Cinnamon Spice Kettle Corn

Cinnamon Kettle Corn

Cinnamon Spice Kettle Corn
Makes 10 cups

Upgrade your movie night by making homemade kettle corn.  No special equipment required!  I like the blend of spicy, sweet and salty so I flavor mine with a mix of maple syrup, cinnamon and sea salt.

3 tablespoons grapeseed oil
1/2 cup popcorn kernels
3 tablespoons maple syrup
generous sprinkle of salt
2 teaspoons good quality cinnamon (I like Vietnamese)
1/4 teaspoon cayenne

1. In a large, thick pot, heat oil until it shimmers.  Add 3 kernels of popcorn to test oil.  When they start to pop, add the rest of kernels and drizzle in maple syrup.  Stir and quickly put the lid on the pot and let kernels start to pop.  Shake the pot back and forth on the stovetop to make sure the kernels don't burn.  

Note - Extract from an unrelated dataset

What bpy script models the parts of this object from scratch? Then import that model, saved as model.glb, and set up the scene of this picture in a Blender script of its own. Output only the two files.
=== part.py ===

2.  When the popping starts to slow (2-3 seconds between each pop), dump out popcorn quickly onto a sheet tray and spread out with a spoon.  (It's super hot, don't touch!).  Sprinkle with salt, cinnamon and cayenne and toss together with a spoon.  Serve immediately or let cool and package into an airtight container and store at room temperature.